At the core of both applications are two models: a natural-language-understanding (NLU) model that identifies the user's intent, along with entity names and entity types, and a dialogue management model that manages the interaction with the customer and decides what actions to take.
More coverage of devices and services announcements
An important technical advance this year is that the dialogue management model is, like the NLU model, a deep-neural-network model. We trained it using Alexa Conversations, which allows the designer to simply provide examples of the types of dialogues the model should be able to handle. Alexa Conversations then analyzes the examples and automatically generates variations of them, increasing the amount of data available to train the neural dialogue management model 100-fold.
At launch, preference teaching will support three classes of preferences: preferred skills for handling weather requests, preferred sports teams, and food preferences. Once our model has identified a customer preference, it searches the relevant knowledge base for a match. If necessary, it will follow up with a request for more information. For instance, if the customer expresses a preference for “the Giants”, and Alexa finds more than one matching name in the sports knowledge base, it might ask, “Did you mean the New York Giants or the San Francisco Giants?”
In ongoing research, Alexa AI scientists are working to add commonsense to the preference extraction model, so that, for instance, if a customer says, “I don’t eat meat,” Alexa will employ commonsense reasoning to interpret that as a preference for vegetarian restaurants and recipes.
Custom Sound Event Detection and Ring Custom Event Alerts
Custom Sound Event Detection and Ring Custom Event Alerts use a similar approach to few-shot learning, or learning a new classification task from just a handful of examples.

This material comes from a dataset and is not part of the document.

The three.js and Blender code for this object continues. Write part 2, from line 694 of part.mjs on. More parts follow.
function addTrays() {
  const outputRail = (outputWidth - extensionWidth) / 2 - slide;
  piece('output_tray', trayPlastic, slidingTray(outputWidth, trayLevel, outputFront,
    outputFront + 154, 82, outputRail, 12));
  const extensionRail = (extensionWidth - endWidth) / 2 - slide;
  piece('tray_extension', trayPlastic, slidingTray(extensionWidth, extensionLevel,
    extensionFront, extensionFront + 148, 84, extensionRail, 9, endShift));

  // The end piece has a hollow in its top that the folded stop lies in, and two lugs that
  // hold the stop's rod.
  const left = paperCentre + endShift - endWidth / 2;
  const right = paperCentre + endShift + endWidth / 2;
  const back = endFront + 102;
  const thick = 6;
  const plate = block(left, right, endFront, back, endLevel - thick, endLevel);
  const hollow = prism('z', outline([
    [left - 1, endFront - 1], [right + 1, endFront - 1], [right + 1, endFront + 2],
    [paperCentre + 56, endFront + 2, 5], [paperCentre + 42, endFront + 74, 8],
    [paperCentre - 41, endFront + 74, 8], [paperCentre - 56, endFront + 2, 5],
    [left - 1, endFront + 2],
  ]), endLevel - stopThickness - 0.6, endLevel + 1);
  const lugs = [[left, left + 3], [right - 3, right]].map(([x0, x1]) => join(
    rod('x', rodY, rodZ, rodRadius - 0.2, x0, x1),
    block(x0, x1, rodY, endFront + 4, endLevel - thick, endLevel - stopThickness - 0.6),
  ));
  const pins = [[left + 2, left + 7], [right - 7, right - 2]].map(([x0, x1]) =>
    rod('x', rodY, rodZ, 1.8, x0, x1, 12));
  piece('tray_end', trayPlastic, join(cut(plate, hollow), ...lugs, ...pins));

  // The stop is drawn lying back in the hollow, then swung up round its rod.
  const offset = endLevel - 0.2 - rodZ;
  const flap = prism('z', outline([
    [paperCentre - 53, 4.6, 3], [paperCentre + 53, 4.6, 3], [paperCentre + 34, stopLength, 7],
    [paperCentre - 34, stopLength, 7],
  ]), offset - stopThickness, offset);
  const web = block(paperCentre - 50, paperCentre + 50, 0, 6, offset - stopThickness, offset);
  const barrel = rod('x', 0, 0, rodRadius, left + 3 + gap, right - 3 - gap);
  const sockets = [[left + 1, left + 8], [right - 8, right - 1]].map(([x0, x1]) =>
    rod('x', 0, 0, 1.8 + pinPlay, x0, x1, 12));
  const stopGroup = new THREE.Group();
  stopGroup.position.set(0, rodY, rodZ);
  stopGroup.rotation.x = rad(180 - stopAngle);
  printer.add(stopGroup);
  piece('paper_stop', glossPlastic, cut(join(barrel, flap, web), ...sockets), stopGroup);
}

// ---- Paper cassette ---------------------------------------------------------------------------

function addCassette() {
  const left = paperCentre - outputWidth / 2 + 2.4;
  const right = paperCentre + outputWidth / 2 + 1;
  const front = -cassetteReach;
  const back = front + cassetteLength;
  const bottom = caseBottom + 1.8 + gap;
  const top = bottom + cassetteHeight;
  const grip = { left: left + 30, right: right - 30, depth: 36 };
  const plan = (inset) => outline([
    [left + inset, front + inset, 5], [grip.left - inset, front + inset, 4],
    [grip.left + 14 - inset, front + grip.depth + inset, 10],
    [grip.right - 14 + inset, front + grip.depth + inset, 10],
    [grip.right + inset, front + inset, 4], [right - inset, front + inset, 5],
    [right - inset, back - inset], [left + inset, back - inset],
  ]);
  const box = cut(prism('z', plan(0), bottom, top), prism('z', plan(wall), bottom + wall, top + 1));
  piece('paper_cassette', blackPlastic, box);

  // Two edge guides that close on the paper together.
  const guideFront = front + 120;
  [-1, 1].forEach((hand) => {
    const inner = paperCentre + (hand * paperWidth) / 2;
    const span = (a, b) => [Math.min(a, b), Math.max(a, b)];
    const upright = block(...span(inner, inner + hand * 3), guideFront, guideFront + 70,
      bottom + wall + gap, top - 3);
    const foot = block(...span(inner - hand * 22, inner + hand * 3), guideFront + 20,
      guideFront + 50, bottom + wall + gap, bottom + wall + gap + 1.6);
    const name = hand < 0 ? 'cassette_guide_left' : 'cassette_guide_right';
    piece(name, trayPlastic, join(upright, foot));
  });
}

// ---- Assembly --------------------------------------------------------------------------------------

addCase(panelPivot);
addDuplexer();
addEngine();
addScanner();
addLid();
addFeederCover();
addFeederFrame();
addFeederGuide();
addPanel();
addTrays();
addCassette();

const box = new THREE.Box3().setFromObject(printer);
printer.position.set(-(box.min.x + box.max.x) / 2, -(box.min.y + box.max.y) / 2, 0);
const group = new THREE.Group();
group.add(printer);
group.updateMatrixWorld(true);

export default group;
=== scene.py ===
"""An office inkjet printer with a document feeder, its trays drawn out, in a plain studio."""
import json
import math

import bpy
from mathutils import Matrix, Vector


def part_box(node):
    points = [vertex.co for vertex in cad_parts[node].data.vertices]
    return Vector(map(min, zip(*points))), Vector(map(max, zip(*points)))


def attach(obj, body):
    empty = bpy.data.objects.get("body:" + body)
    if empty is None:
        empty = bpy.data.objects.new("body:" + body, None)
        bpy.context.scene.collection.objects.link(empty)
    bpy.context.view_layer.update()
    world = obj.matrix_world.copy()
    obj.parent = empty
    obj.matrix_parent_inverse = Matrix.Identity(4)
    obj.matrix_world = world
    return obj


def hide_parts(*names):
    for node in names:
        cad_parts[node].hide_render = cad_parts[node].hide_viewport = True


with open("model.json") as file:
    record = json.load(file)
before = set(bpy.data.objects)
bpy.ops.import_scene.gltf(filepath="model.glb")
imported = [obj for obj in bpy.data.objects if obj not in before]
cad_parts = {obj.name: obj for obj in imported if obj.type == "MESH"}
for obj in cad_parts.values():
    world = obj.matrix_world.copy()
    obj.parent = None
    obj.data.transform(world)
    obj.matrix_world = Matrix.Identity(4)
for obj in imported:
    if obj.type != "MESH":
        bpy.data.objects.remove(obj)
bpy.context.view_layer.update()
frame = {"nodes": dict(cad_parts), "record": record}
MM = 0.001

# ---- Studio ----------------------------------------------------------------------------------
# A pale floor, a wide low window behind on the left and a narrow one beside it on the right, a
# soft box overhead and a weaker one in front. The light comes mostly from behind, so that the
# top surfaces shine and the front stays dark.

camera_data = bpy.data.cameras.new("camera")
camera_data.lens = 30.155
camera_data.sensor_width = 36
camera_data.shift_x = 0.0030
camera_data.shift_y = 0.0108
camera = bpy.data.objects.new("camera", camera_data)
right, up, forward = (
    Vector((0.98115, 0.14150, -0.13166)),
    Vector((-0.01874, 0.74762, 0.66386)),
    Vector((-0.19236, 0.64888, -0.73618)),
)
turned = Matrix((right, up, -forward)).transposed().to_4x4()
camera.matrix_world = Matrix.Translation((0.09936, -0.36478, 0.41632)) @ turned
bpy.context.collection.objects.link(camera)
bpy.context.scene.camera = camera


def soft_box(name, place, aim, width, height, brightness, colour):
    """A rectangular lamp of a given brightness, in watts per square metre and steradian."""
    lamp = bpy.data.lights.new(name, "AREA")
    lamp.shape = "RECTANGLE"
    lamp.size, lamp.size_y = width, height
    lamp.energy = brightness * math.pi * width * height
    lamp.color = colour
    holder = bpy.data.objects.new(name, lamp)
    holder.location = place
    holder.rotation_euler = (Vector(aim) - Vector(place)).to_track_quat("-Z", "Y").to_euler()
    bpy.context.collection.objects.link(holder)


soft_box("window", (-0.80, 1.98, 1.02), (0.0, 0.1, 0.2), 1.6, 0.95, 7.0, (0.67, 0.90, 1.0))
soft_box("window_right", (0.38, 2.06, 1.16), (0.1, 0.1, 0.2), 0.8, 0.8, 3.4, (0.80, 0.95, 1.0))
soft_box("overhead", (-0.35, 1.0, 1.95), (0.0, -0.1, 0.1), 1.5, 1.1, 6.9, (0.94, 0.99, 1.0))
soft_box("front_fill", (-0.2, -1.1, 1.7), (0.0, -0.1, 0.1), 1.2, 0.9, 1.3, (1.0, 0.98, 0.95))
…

With Custom Sound Event Detection, the customer provides six to ten examples of a new sound — say, the doorbell ringing — when prompted by Alexa. Alexa uses these samples to build a detector for the new sound. Subsequently, when Alexa detects the sound, it will execute a routine set by the customer — say, flashing the lights in the farthest room of the house.
Similarly, with Ring Custom Event Alerts, the customer uses a cursor or, on a touch screen, a finger to outline a region of interest — say, the door of a shed — within the field of view of a particular camera.
Then, by sorting through historical image captures from that camera, the customer identifies five examples of a particular state of that region — say, the shed door open — and five examples of an alternative state — say, the shed door closed. Ring Custom Event Alerts can be configured to send the customer an alert if the state of the region of interest changes.
In both cases, we train neural models on classification tasks — audio classification in one case, video in the other. The models are encoder-decoder models, meaning they have encoder modules that embed inputs, or convert them into vector representations. On the basis of those embeddings, the decoders make predictions.
For event detection — whether audio or visual — we use the encoders only. When examples of the same type of event pass through the encoder, the resulting embeddings define a region in the embedding space. Recognizing later instances of the same event is just a matter of gauging their embeddings’ distance from those of the examples.
To train the encoder for Custom Sound Event Detection, the Alexa team took advantage of self-supervised learning. In the first stage of training, we trained the network simply to reproduce the input signal: that is, from the embedding, the decoder had to reconstruct the encoder’s input. This enabled us to develop a strong encoder using only unlabeled data.
Then we fine-tuned the model on labeled data — sound recordings labeled by type. This enabled the encoder to learn finer distinctions between different types of sounds. Ring Custom Event Alerts uses this approach too, in which we leverage publicly available data.
Preference teaching and custom event detection are just a few of the ways in which we are working to democratize AI. We continue to advance the science of self-service to make AI more customizable and useful for everyone.